Because all returned expressions are scalar, you can save computing time by specifying the expression sizes using the 'OutputSize' name-value pair argument. Also, because expfn3 computes all of the outputs, you can save more computing time by using the ReuseEvaluation name-value pair.

[f,g,mineval] = fcn2optimexpr(@expfn3,u,v,'OutputSize',[1,1],'ReuseEvaluation',true)
f =
Nonlinear OptimizationExpression

[argout,~,~] = expfn3(u, v)

g =
Nonlinear OptimizationExpression

[~,argout,~] = expfn3(u, v)

mineval =
Nonlinear OptimizationExpression

[~,~,argout] = expfn3(u, v)

Anonymous Function

To use a general nonlinear function handle in the problem-based approach, convert the handle to an optimization expression using fcn2optimexpr. For example, write a function handle equivalent to f and convert it.

fun = @(x,y)-exp(-y'*x*y);
funexpr = fcn2optimexpr(fun,u,v,'OutputSize',[1,1])
funexpr =
Nonlinear OptimizationExpression

anonymousFunction1(u, v)

where:

anonymousFunction1 = @(x,y)-exp(-y'*x*y);

Create Objective

To use either expression as an objective function, create an optimization problem.

prob = optimproblem;
prob.Objective = f;
% Or, equivalently, prob.Objective = funexpr;

Define Constraints

Define the constraint g <= 0 in the optimization problem.

prob.Constraints.nlcons1 = g <= 0;

Also define the constraints that u is symmetric and that $mineval\ge -1/2$.
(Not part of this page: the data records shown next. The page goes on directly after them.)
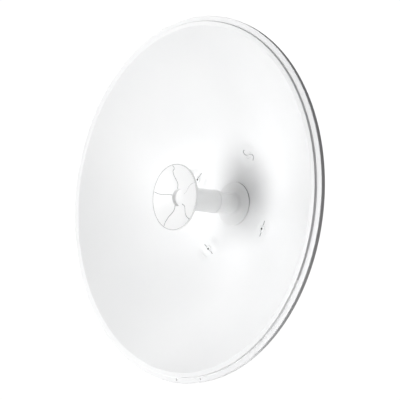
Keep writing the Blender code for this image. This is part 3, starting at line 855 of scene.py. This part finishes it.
for number, ((x, z), path) in enumerate(zip(bolt_places, crease_paths), start=1):
    bolt = copy_piece(button, f"button_{number}", (x, 0, z))
    middle = Vector((x, 0, z))
    along = Vector((-z, 0, x))
    for side in (-1, 1):
        line = []
        for point in path:
            reach = math.dist((point.x, point.z), (x, z))
            if 0.0018 < reach < button_radius - 0.0004 and side * (point - middle).dot(along) > 0:
                line.append(bolt.ray_cast((point.x, -1.0, point.z), (0, 1, 0))[1])
        if len(line) > 2:
            cut_away(bolt, [groove_tool(line, crease_radius * 0.8)])
    finish_piece(bolt, powder_coat, [f"dish_bolt_{number}"], turned_angle)
    for material in (socket_shade, zinc_plate, crease_shade):
        bolt.data.materials.append(material)
    # Sockets other than the first get the sockets' painted shade, and the creases on the heads get the
    # creases' painted shade.
    for face in bolt.data.polygons:
        depth = face.center.y - front_plane
        reach = math.dist((face.center.x, face.center.z), (x, z))
        if depth > seat_depth:
            face.material_index = 2
        elif number > 1 and depth > button_top + 0.0002 and reach < socket_reach:
            face.material_index = 1
        elif face.area < head_face_area and cut_line(face, reach):
            face.material_index = 3
    for pattern, node in ((spacer, "dish_spacer"), (nut, "dish_nut")):
        piece = copy_piece(pattern, f"{pattern.name}_{number}", (x, 0, z))
        finish_piece(piece, zinc_plate, [f"{node}_{number}"], turned_angle)
for pattern in (button, spacer, nut):
    bpy.data.objects.remove(pattern)

# Back plate: a square of 3 mm steel with round corners behind the reflector, bored for the feed seat and the
# four bolts. It is cut, welded to its ears and then hot-dip galvanised, which leaves a faint spangle.
plate_side = 0.190
plate_corner = 0.022
plate_angle = 20.0


def block(name, size, centre):
    """Plain box about its centre."""
    bpy.ops.mesh.primitive_cube_add(size=1.0, location=centre)
    piece = bpy.context.object
    piece.name = name
    piece.scale = size
    bpy.ops.object.transform_apply()
    return piece


def round_corners(piece, radius, wanted):
    """Round those edges of a block whose two ends pass a test."""
    mesh = piece.data
    for edge in mesh.edges:
        edge.select = wanted(*(mesh.vertices[index].co for index in edge.vertices))
    deselect(mesh.polygons)
    bpy.context.tool_settings.mesh_select_mode = (False, True, False)
    bpy.ops.object.mode_set(mode="EDIT")
    bpy.ops.mesh.bevel(offset=radius, offset_type="OFFSET", segments=10, affect="EDGES")
    bpy.ops.object.mode_set(mode="OBJECT")


def steel_plate(name, width, height, corner, front, back):
    """Flat plate square to the beam, with round corners."""
    piece = block(name, (width, back - front, height), (0, front_plane + (front + back) / 2, 0))
    round_corners(piece, corner, lambda start, end: abs(start.y - end.y) > 1e-5)
    return piece


def soften_edges(piece, width, angle=40.0):
    """Round every sharp edge a little."""
    pick(piece)
    soften = piece.modifiers.new("soften", "BEVEL")
    soften.width = width
    soften.segments = 2
    soften.limit_method = "ANGLE"
    soften.angle_limit = math.radians(angle)
    bpy.ops.object.modifier_apply(modifier=soften.name)


back_plate = steel_plate("back_plate_skin", plate_side, plate_side, plate_corner, plate_front, plate_back)
plate_holes = [drill(hub_hole, 0, 0, plate_front - 0.002, plate_back + 0.002, 96)]
plate_holes += [drill(bolt_hole, x, z, plate_front - 0.002, plate_back + 0.002) for x, z in bolt_places]
cut_away(back_plate, plate_holes)
soften_edges(back_plate, 0.0004)

galvanised, tree, shader, place = new_finish("galvanised", 0.45)
spangle = tree.nodes.new("ShaderNodeTexVoronoi")
spangle.inputs["Scale"].default_value = 95.0
spangle.inputs["Randomness"].default_value = 1.0
tree.links.new(place, spangle.inputs["Vector"])
grey = tree.nodes.new("ShaderNodeRGBToBW")
tree.links.new(spangle.outputs["Color"], grey.inputs["Color"])
crystal = spread(tree, grey.outputs["Val"], 0.0, 1.0, 0.2, 0.8)
tree.links.new(tint(tree, crystal, (0.60, 0.62, 0.64), (0.74, 0.76, 0.77)), shader.inputs["Base Color"])
cloudy = noise_value(tree, place, 45.0, 4.0)
rough = math_node(tree, "MULTIPLY_ADD", crystal, 0.16, spread(tree, cloudy, 0.34, 0.46))
tree.links.new(rough.outputs["Value"], shader.inputs["Roughness"])
pits = raise_surface(tree, noise_value(tree, place, 900.0, 3.0), 0.00006, 0.5)
tree.links.new(raise_surface(tree, crystal, 0.00005, 0.25, pits), shader.inputs["Normal"])
finish_piece(back_plate, galvanised, ["back_plate"], plate_angle)

# Feed body: a cast aluminium housing bolted to the back plate over the foot of the feed. Twelve ribs stiffen
# its side, and its closed end is sunk a little inside a raised rim. Four small screws hold its flange.
body_start = 0.15986
flange_end = 0.16586
body_end = 0.20186
rib_count = 12
rib_width = 0.0030
rib_height = 0.0060
rib_middle = 0.0290
screw_radius = 0.0026
screw_circle = 0.0358
body_corners = [
    (0.0, body_start, 0),
    (0.040, body_start, 0.0005),
    (0.040, flange_end, 0.0012),
    (0.0300, flange_end, 0.0015),
    (0.0293, body_end, 0.0030),
    (0.0240, body_end, 0.0004),
    (0.0235, body_end - 0.0012, 0.0003),
    (0.0, body_end - 0.0012, 0),
]
feed_body = spin_outline("feed_body_skin", body_corners, 144)


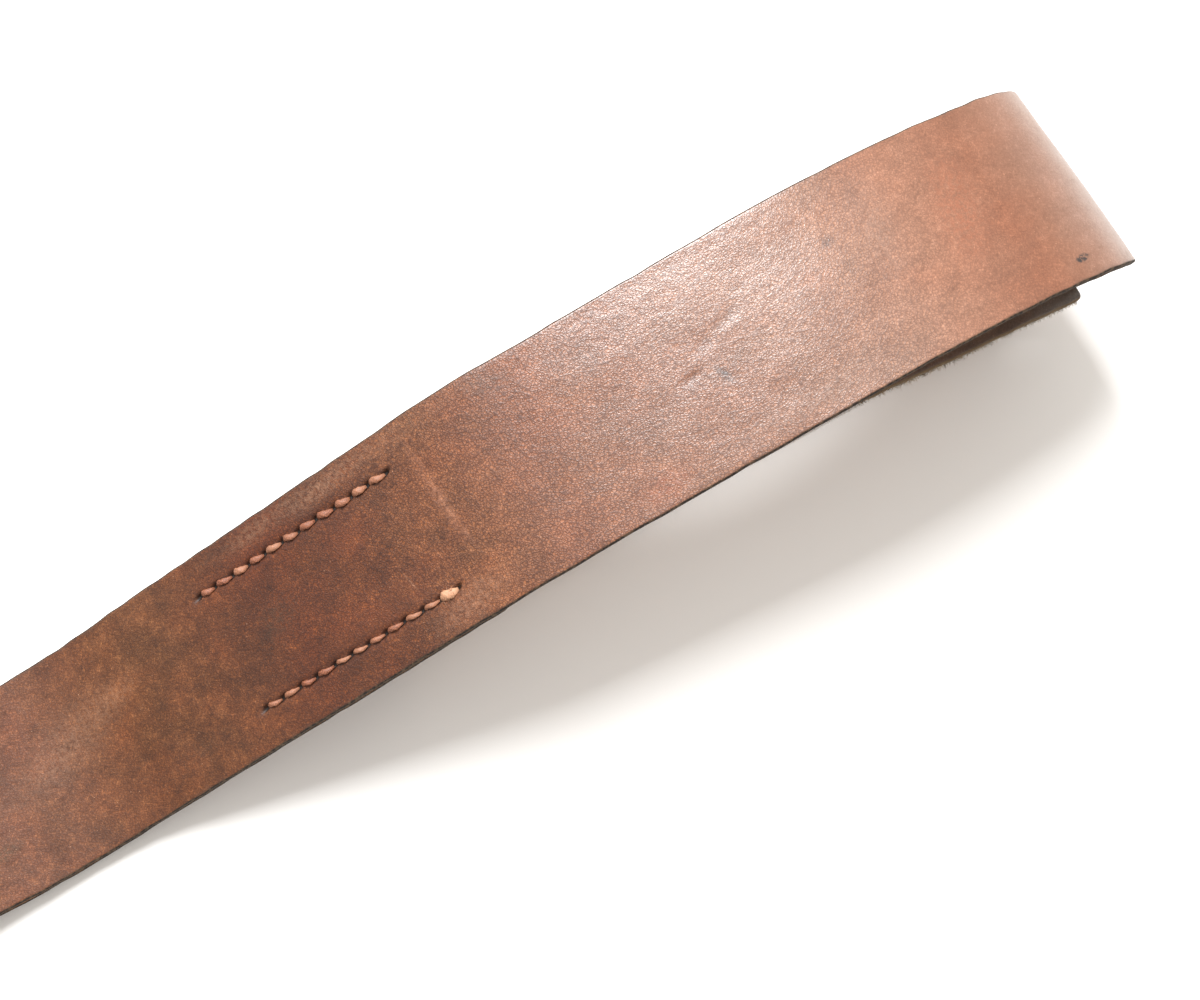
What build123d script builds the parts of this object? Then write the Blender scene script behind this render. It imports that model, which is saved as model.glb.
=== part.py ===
"""Two-piece leather guitar strap with a roller buckle, lying rolled up as it is stored.

Frame: X along the strap, Y across it, Z up, millimetres. The origin is on the surface that the
strap lies on, under the middle of its length and width. Both straps are one width and one
thickness, so each is its side view, a line through the middle of the leather, given the
leather's thickness and extruded across the width.
"""

import os
from math import atan, cos, degrees, radians, sin, tan

from build123d import *

os.makedirs("parts", exist_ok=True)

# Leather
width = 50.0
leather = 2.8
ply_gap = 0.2  # air between two plies that lie together
ply = leather + ply_gap
floor_ply = leather / 2  # mid-line height of leather that lies on the surface

# Keepers: leather loops around both plies and the tail strap
keeper_leather = 2.0
keeper_width = 9.0
keeper_play = 0.4
keeper_corner = 3.0  # outer radius of the loop's corners
fixed_keeper_x = -71.0
sliding_keeper_x = -50.0

# Buckle
heel_bar_x = -106.0
outer_bar_x = -150.0
wire = 4.6  # diameter of the frame's rod
wrap_gap = 0.15  # air between the rod and the leather around it
frame_inside = width + 2.4
roller_outer = 6.4
roller_play = 0.05
prong_wire = 3.4
prong_play = 0.05
prong_slot_width = 6.2
prong_slot_length = 27.0
prong_eye_radius = 3.8
prong_eye_width = 5.6
prong_overhang = 4.5
prong_root_gap = 0.5  # the finger starts this far outside the rod
prong_rest_gap = 0.2  # air between the finger and the roller
prong_tip_flat = 0.2  # radius of the flat that is left on the rounded tip
frame_corner = 2.6
roller_length = 51.0
roller_floor_gap = 0.4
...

prob.Constraints.sym = u == u.';
prob.Constraints.mineval = mineval >= -1/2;

View the problem.

show(prob)
OptimizationProblem :

Solve for:
u, v

minimize :
[argout,~,~] = expfn3(u, v)

subject to nlcons1:
arg_LHS <= 0

where:

[~,arg_LHS,~] = expfn3(u, v);

subject to sym:
u(2, 1) - u(1, 2) == 0
u(3, 1) - u(1, 3) == 0
-u(2, 1) + u(1, 2) == 0
u(3, 2) - u(2, 3) == 0
-u(3, 1) + u(1, 3) == 0
-u(3, 2) + u(2, 3) == 0

subject to mineval:
arg_LHS >= (-0.5)

where:

[~,~,arg_LHS] = expfn3(u, v);

variable bounds:
-1 <= u(1, 1) <= 1
-1 <= u(2, 1) <= 1
-1 <= u(3, 1) <= 1
-1 <= u(1, 2) <= 1
-1 <= u(2, 2) <= 1
-1 <= u(3, 2) <= 1
-1 <= u(1, 3) <= 1
-1 <= u(2, 3) <= 1
-1 <= u(3, 3) <= 1

-2 <= v(1) <= 2
-2 <= v(2) <= 2
-2 <= v(3) <= 2

Solve Problem

To solve the problem, call solve. Set an initial point x0.
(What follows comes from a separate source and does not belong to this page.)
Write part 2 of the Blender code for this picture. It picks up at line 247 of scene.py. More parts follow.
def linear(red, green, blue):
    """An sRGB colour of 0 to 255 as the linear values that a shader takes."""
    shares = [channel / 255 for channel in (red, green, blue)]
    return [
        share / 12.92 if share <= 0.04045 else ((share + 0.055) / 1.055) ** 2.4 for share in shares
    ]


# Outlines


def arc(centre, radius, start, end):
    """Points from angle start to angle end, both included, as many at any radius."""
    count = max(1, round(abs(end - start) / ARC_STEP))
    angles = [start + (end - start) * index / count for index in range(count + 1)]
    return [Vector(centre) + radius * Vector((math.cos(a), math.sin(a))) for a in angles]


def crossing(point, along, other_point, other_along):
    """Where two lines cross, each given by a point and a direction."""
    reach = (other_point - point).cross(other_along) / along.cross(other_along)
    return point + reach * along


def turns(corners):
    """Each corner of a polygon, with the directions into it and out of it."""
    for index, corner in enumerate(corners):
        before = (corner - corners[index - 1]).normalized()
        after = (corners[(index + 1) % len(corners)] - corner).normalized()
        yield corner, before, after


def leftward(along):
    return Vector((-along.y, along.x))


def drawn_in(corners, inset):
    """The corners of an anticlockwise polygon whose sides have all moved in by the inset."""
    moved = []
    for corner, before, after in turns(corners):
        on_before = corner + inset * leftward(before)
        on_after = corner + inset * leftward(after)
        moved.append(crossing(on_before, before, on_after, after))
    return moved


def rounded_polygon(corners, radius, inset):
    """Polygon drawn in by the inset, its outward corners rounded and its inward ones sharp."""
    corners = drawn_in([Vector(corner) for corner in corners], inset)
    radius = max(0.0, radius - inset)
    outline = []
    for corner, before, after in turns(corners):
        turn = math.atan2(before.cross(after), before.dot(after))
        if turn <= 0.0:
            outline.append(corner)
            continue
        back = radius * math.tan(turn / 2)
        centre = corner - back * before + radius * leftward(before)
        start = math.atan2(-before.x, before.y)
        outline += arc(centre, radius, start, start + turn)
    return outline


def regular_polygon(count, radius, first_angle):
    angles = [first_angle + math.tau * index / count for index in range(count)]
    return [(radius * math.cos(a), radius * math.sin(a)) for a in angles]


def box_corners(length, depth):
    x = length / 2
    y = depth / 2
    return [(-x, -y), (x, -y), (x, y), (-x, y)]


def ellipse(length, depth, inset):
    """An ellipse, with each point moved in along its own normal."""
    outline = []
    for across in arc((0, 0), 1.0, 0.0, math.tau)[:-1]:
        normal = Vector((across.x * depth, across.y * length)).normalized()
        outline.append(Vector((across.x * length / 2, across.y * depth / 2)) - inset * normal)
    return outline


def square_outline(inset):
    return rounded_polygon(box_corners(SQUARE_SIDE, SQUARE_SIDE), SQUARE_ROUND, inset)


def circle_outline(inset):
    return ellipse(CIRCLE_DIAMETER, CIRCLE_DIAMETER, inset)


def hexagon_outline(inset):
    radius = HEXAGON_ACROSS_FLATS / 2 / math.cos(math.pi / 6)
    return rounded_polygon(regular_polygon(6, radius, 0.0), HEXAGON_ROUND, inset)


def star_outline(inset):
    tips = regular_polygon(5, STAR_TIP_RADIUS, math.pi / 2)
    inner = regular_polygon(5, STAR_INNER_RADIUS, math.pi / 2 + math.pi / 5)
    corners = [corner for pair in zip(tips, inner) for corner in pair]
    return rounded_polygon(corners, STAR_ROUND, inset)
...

rng default % For reproducibility
x0.u = 0.25*randn(3);
x0.u = x0.u + x0.u.';
x0.v = 2*randn(3,1);
[sol,fval,exitflag,output] = solve(prob,x0)
Solving problem using fmincon.

Local minimum found that satisfies the constraints.
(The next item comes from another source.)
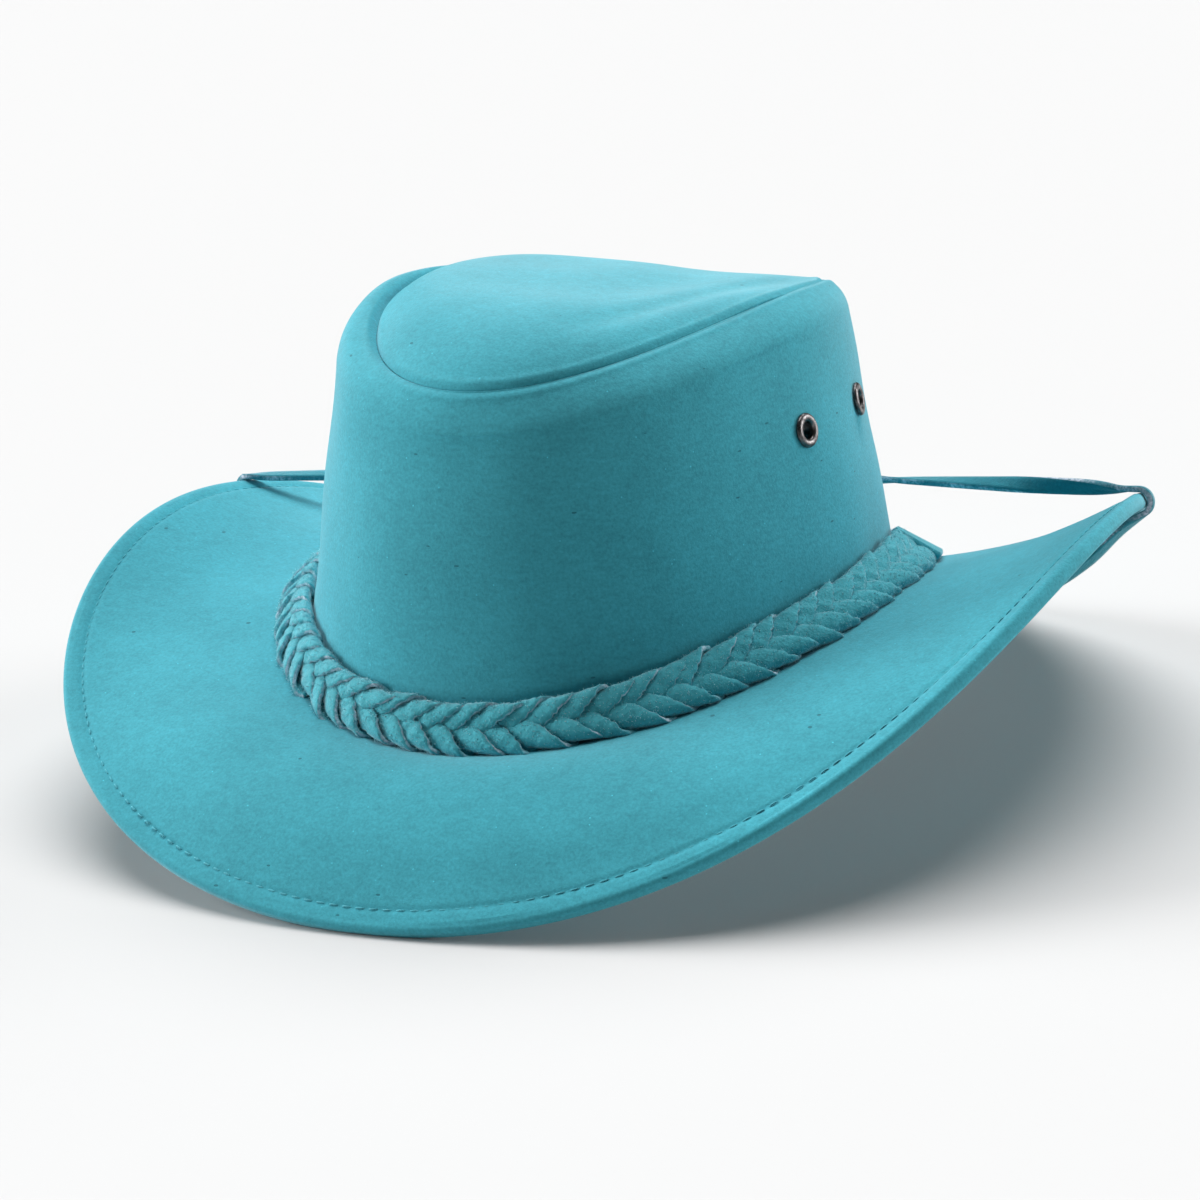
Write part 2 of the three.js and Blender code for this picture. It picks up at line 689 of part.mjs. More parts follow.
addPiece('brim', makeBrim(), BRIM_SUEDE);
addPiece('crown_wall', makeCrownWall(), CROWN_SUEDE);
addPiece('crown_tip', makeCrownTip(), CROWN_SUEDE);
addPiece('hat_band', makeHatBand(), PLAIT_SUEDE);
addPiece('band_tab', makeBandTab(), PLAIT_SUEDE);
for (const { name, matrix } of eyeletPlaces()) {
  addPiece(name, makeEyelet(), GUNMETAL).applyMatrix4(matrix);
}
addPiece('chin_strap', makeChinStrap(), LACE_LEATHER);

export default hat;
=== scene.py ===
# %% [markdown]
# # An outback hat in turquoise suede
#
# This notebook dresses a hat whose construction is already settled: a frame of plain solids holds the
# brim, crown, band, eyelets and strap at their real sizes. Each step here swaps one plain solid for a
# finely modelled piece, or gives it a finish. Lengths are in metres, +Z is up, the front of the hat
# looks along -Y, and angles run from the front towards +X.

# %% Load the frame
import json
import math
import random

import bpy
import numpy as np
from mathutils import Matrix, Vector, noise

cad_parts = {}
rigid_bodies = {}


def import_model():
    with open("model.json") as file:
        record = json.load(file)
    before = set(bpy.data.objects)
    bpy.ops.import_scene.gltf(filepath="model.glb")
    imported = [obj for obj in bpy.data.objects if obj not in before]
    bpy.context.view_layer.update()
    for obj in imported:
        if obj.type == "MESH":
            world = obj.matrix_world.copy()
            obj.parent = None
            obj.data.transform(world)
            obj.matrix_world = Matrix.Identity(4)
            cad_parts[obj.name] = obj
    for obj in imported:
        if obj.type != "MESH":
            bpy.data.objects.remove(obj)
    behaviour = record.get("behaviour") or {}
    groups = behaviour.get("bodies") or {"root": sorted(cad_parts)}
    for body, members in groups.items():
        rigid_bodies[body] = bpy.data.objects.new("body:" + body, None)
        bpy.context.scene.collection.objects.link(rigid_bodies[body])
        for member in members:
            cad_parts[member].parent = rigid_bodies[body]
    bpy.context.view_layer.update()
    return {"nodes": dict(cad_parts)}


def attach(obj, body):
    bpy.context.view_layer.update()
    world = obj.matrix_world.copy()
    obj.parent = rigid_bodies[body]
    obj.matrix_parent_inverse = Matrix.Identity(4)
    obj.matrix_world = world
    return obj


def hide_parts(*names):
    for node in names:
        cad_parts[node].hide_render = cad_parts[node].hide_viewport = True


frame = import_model()
scene = bpy.context.scene
print("pieces of the frame:", sorted(frame["nodes"]))

# %% [markdown]
# ## Camera
#
# The photograph was taken from the front left of the hat, a little above it, with a long lens, and the
# camera was held a few degrees off level. Its place was worked out from the brim's edge, so it is given
# here as a place, a turn and a focal length, with no lens shift.

# %% Camera
CAMERA_PLACE = (0.3880, -0.7744, 0.2948)
CAMERA_TURN = (73.811, 4.096, 25.628)
FOCAL_LENGTH = 88.15

camera_data = bpy.data.cameras.new("photo_camera")
camera_data.sensor_width = 36
camera_data.lens = FOCAL_LENGTH
camera_data.clip_end = 50
camera = bpy.data.objects.new("photo_camera", camera_data)
camera.location = CAMERA_PLACE
camera.rotation_euler = [math.radians(turn) for turn in CAMERA_TURN]
scene.collection.objects.link(camera)
scene.camera = camera
print("camera distance:", round(Vector(CAMERA_PLACE).length, 3), "m")

# %% [markdown]
# ## The shape of the hat
#
# A hat is sewn from a few panels, but each panel is close to a surface that a formula can describe: an
# oval that changes its height round the head. The same named sizes that shaped the frame are used
# again, so that the fine pieces lie exactly where the plain ones do. Every function takes whole arrays
# of angles and shares, because numpy then makes thousands of points in one step.

# %% Sizes, in metres
HEAD_LENGTH, HEAD_WIDTH = 0.203, 0.173
HEAD_HEIGHT, HEAD_SIDE_RISE, HEAD_BACK_DROP = 0.0306, 0.0225, 0.0015
HEAD_SHIFT_FRONT, HEAD_SHIFT_RIGHT = 0.003, 0.0008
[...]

Optimization completed because the objective function is non-decreasing in
feasible directions, to within the value of the optimality tolerance,
and constraints are satisfied to within the value of the constraint tolerance.
sol = struct with fields:
u: [3x3 double]
v: [3x1 double]

fval = -403.4288
exitflag =
OptimalSolution

output = struct with fields:
iterations: 70
funcCount: 1070
constrviolation: 1.3317e-12
stepsize: 6.1260e-06
algorithm: 'interior-point'
firstorderopt: 5.6090e-04
cgiterations: 126
message: '...'
solver: 'fmincon'

View the solution.

disp(sol.u)
0.9167    0.4393   -0.9774
0.4393    0.1531    0.2139
-0.9774    0.2139    0.6913
disp(sol.v)
2.0000
-2.0000
2.0000

The solution matrix u is symmetric. All values of v are at the bounds.